Sliced sourdough, ciabatta, and fluffy focaccia are all perfect for panini, and this recipe proves that point. Your child will spread prepared pesto on each side of the bread, then layer in sliced tomato and mozzarella cheese before toasting until it’s golden brown and melty. Feel free to swap in shredded cheese for the sliced and to add turkey and/or roasted red peppers.
This is probably the easiest way in the world to make pizza, short of heating up a frozen one. The recipe calls for pepperoni, but your kid can easily leave it out to create a vegetarian grilled cheese, or swap in whatever pizza toppings you like.
Bread + cheese + deli meat + baby spinach = gooey on the inside, crunchy on the outside sandwiches for dinner. If you’ve never tried making sandwiches in your waffle iron before, this’ll rock your world. I guarantee, your kid’s going to want to make these for lunch, too.
Breakfast: Easy recipes for kids to make for dinner
I’m pretty sure every parent understands the power of breakfast for dinner. It’s easy, made with basic ingredients, and kids generally love it. So why not let them try their hand at it, too? Add some fruit to any of these and dig in.
Let’s start with the all-time breakfast favorite, shall we?
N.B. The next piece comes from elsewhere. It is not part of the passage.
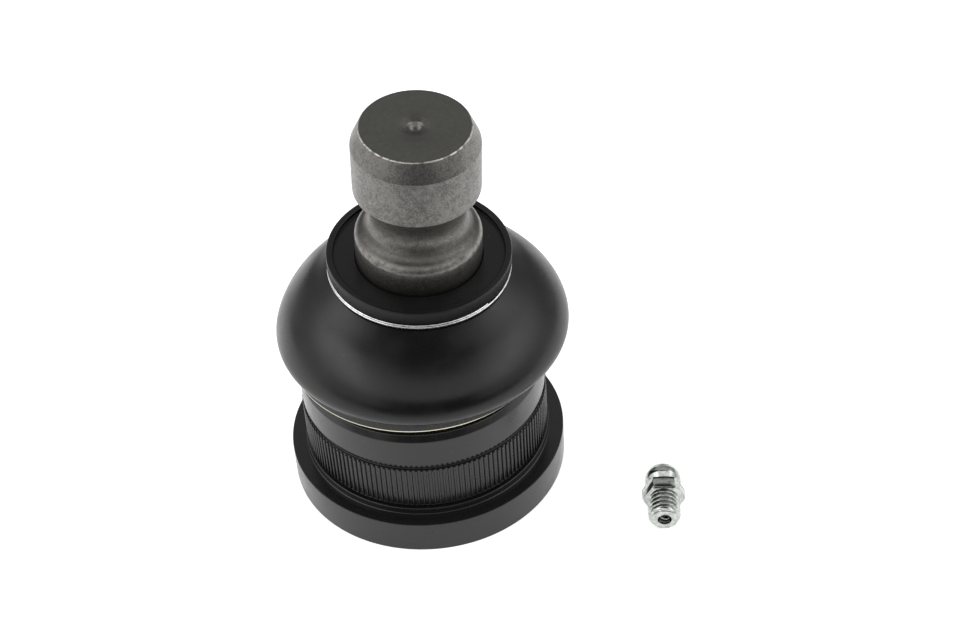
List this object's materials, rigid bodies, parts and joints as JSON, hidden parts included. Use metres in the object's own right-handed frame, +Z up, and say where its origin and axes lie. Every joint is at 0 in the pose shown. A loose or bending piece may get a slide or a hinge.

If you’ve only used a boxed mix until now, you’ll be surprised at how simple it is to make pancakes from standard ingredients. Even simpler: Sheet Pan Pancakes (this version includes strawberries, blueberries, or even chocolate chips), which get cooked all at once and don’t require flipping. Set out some peanut butter or almond butter to spread on top, if you like, to make these more filling.
French toast in casserole form is much less work than dipping each piece, then cooking in a skillet. Your child won’t even need to slice the bread, since it’s tastier when torn into chunks. The oat streusel topping makes this family favorite even more appealing.
Cheesy Tater Tot Casserole
Jarred roasted red peppers and baby spinach provide the no-knife-needed vegetable portion of the meal, while eggs and cheddar cheese make it filling. Tater tots just make it fun (and crunchy-crusty).